Le conflit de choix pour le régime algérien réside dans le désert du Sahara. Pendant des décennies, Alger a fourni un soutien financier et militaire à un mouvement paramilitaire connu sous le nom de Polisario. Ce mouvement revendique une partie du Sahara qui représente la moitié de la carte du Maroc. La vision politique du Polisario pour la région est, sans surprise, le modèle militariste de son patron algérien. Mais un grand nombre de Sahraouis ne veulent pas qu'un tel système leur soit imposé. « La capitale » du Polisario, Tindouf, est un lieu qui connait d'atroces violations des droits de l'homme comme le signalent régulièrement les émigrants de cette enclave aux groupes internationaux de défense des droits de l’homme.

Pendant ce temps, dans la région du Sahara marocain, le gouvernement a injecté des milliards dans des projets de développement économique. Il a développé les mêmes institutions de la société civile et de la participation politique que l'on trouve dans le reste du pays. Evidemment, il existe aussi des Sahraouis pro-Polisario au Maroc : Ils en sont venus aux mains avec le gouvernement, d’où des affrontements violents qui ont causé d’immenses dégâts des deux côtés. Mais ils ne représentent pas les réalités de la vie au sens large dans la région. Le gouvernement souhaite parvenir à un règlement négocié pour mettre fin au conflit avec le Polisario. Mais depuis des décennies, cette milice a été encouragée par son bailleur algérien pour rejeter les initiatives marocaines dont notamment le plan d'autonomie du Sahara qui bénéficie de l'appui des Nations Unies, des Etats-Unis et de la France. Un gouvernement responsable s’investirait pour mettre fin au conflit, qui a mobilisé l'énergie, les talents et les ressources des deux pays depuis si longtemps.

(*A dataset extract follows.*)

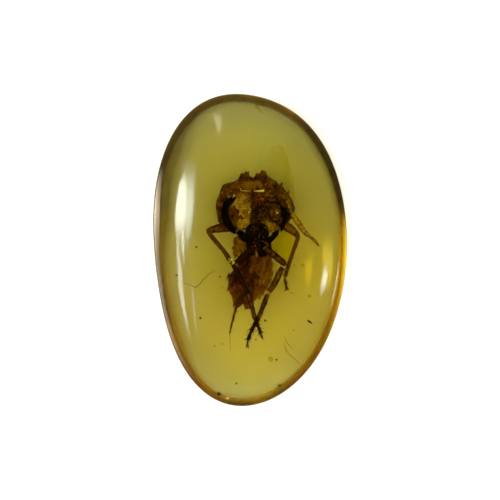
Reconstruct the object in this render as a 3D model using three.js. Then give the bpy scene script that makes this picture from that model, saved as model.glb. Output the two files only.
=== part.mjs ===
// A polished piece of amber: one egg-shaped pebble with a domed face and a shallower,
// rounded underside, ground flat in the middle where it lies.
// Millimetres, +Z up. The origin is on the flat, under the middle of the stone.
// +Y is the broad end, and the insect sealed in the stone heads that way.

import * as THREE from "three";

const LENGTH = 30;
const WIDTH = 18.6;
const THICKNESS = 8;

const EDGE_HEIGHT = 3.3; // the widest level of the stone, above the flat
const FLAT_SHARE = 0.5; // the flat's size, as a share of the outline
const DOME_POWER = 2.1; // 2 is a plain ellipse, and more is a fuller shoulder
const UNDERSIDE_POWER = 2.2; // the same for the rounded underside, up to the widest level

const STEPS_ROUND = 96;
const STEPS_DOME = 20;
const STEPS_UNDERSIDE = 12;

// Hand grinding leaves the outline off a true ellipse. Each swell adds a share of the
// half-size, comes a number of times round the stone, and peaks first at an angle.
const SWELLS = [
  { times: 1, share: 0.024, peak: 141 },
  { times: 2, share: 0.01, peak: 129 },
  { times: 3, share: 0.031, peak: 14 },
  { times: 4, share: 0.015, peak: 49 },
];

function swellAt(angle) {
  return SWELLS.reduce((total, swell) => {
    const peak = THREE.MathUtils.degToRad(swell.peak);
    return total + swell.share * Math.cos(swell.times * (angle - peak));
  }, 1);
}

// A quarter of a rounded outline, as [reach, rise] from 0 to 1, at a turn from 0 to 1.
function roundedQuarter(turn, power) {
  const angle = (turn * Math.PI) / 2;
  const reach = Math.max(Math.cos(angle), 0) ** (2 / power);
  const rise = Math.max(Math.sin(angle), 0) ** (2 / power);
  return [reach, rise];
}

// The half section, from the middle of the flat, round the edge, to the top of the dome.
// Across, 1 is the outline.
function sectionPoints() {
  const points = [new THREE.Vector2(0, 0)];
  for (let step = STEPS_UNDERSIDE; step >= 0; step -= 1) {
    const [reach, drop] = roundedQuarter(step / STEPS_UNDERSIDE, UNDERSIDE_POWER);
    points.push(
      new THREE.Vector2(
        FLAT_SHARE + (1 - FLAT_SHARE) * reach,
        EDGE_HEIGHT * (1 - drop),
      ),
    );
  }
  for (let step = 1; step <= STEPS_DOME; step += 1) {
    const [reach, rise] = roundedQuarter(step / STEPS_DOME, DOME_POWER);
    const height = EDGE_HEIGHT + (THICKNESS - EDGE_HEIGHT) * rise;
    points.push(new THREE.Vector2(step === STEPS_DOME ? 0 : reach, height));
  }
  return points;
}

// A turned blank of radius 1, whose every level is then drawn out to the egg outline.
function amberGeometry() {
  const geometry = new THREE.LatheGeometry(sectionPoints(), STEPS_ROUND);
  geometry.rotateX(Math.PI / 2);
  const place = geometry.attributes.position;
  for (let i = 0; i < place.count; i += 1) {
    const swell = swellAt(Math.atan2(place.getY(i), place.getX(i)));
    place.setX(i, place.getX(i) * swell);
    place.setY(i, place.getY(i) * swell);
  }
  geometry.computeBoundingBox();
  const size = geometry.boundingBox.getSize(new THREE.Vector3());
  const middle = geometry.boundingBox.getCenter(new THREE.Vector3());
  geometry.translate(-middle.x, -middle.y, 0);
  geometry.scale(WIDTH / size.x, LENGTH / size.y, 1);
  geometry.computeVertexNormals();
  return geometry;
}

function amber() {
  const material = new THREE.MeshStandardMaterial({
    color: 0xa39748,
    roughness: 0.05,
    metalness: 0,
    transparent: true,
    opacity: 0.5,
  });
  const mesh = new THREE.Mesh(amberGeometry(), material);
  mesh.name = "amber";
  return mesh;
}

const stone = new THREE.Group();
stone.add(amber());

export default stone;
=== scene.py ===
"""A fossil insect sealed in a polished pebble of olive-golden amber, seen from above.

Shapes are worked out in millimetres about the middle of the stone's flat, with +Z up through
the dome and +Y the way the insect's head points, and become metres as each piece is kept.
The insect and the flecks round it are laid out where they show through the dome, and every
point is then moved down its bent line of sight to where it really lies in the amber.
"""

import math
import random

import bmesh
import bpy
from mathutils import Matrix, Vector, noise


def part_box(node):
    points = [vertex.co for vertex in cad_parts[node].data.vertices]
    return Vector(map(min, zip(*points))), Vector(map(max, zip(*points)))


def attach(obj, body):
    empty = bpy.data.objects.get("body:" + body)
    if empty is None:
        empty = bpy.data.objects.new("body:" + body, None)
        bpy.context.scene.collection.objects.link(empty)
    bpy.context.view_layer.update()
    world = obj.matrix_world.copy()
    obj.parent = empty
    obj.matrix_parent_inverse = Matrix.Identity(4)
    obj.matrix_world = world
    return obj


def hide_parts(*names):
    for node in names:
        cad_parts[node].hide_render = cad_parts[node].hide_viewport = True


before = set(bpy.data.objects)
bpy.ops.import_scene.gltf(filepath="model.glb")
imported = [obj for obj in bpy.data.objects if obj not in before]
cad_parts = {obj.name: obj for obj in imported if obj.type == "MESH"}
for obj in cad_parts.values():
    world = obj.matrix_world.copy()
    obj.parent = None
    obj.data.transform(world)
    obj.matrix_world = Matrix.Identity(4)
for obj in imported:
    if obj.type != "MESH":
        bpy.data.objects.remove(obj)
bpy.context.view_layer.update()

MM = 0.001

# ---------------------------------------------------------------- the stone's dimensions

STONE_LOW, STONE_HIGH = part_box("amber")
WIDTH, LENGTH, THICKNESS = [side / MM for side in STONE_HIGH - STONE_LOW]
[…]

Les Marocains étaient écœurés, la semaine dernière, d'apprendre les nouvelles manœuvres militaires algériennes alarmantes dans les environs de la zone où sévit le Polsario, accompagnées d'un discours qui a été lu au nom du président algérien Abdelaziz Bouteflika devant des syndicalistes pro - Polisario dans la capitale nigériane Abuja. Le discours rejette la responsabilité du conflit sur le Maroc et appelle à une surveillance internationale des droits de l’homme dans la région du Sahara marocain tout en évitant les demandes pour une enquête parallèle dans l'enclave malmenée par le Polisario sous contrôle algérien. Les paroles de Bouteflika semblent également refléter la négation des violations des droits humains perpétrées contre sa propre population dans les villes et les villages de l'Algérie.

Les Marocains ont exprimé leur colère à travers le pays, face à ce discours, qui a suscité des protestations à Casablanca et ailleurs. Peut-être est-ce en partie pour calmer ces manifestations en sublimant les émotions des Marocains à travers une voix nationale que le Roi Mohammed VI a fait un discours hier en réponse aux déclarations du leader algérien.

Le monarque a affirmé l'engagement de son pays en faveur de « la coopération avec l’envoyé de l’ONU, et les pays amis pour définir une solution politique au conflit ». Il a évoqué les réussites, dont le royaume est fier : « consolider les droits civils et politiques et promouvoir une nouvelle génération de réalisations économiques, sociales culturelles et environnementales ». En se tournant vers le Sud, il a également rappelé à son auditoire l'engagement du Maroc à promouvoir le commerce, l'investissement et la culture de la modération et de la tolérance dans les pays africains subsahariens en difficulté. Il a également noté que certaines zones dont notamment le Mali, la région élargie du Sahel, et aussi des parties du Sahara dont l'Algérie assume la responsabilité « sont devenues un espace dédié aux groupes extrémistes et terroristes, au trafic de drogue et d’armes, et à la traite des êtres humains, avec des conséquences néfastes sur le développement et la stabilité de la région. « Ces extraits du discours ont servi à mettre en contexte une réponse aux déclarations faites par le président algérien Bouteflika. Le Maroc ne recevra pas de leçons martèle-il, « encore moins de ceux qui bafouent systématiquement les droits de l'homme».

Bientôt il y aura une nouvelle série d'efforts diplomatiques pour négocier une fin au conflit du Sahara. Les Marocains, dont moi-même, sommes convaincus que notre Roi nous représentera admirablement, avec compassion pour tous les Sahraouis, que ce soit au Maroc ou en Algérie. J'espère et je prie pour que le pouvoir algérien fasse de même.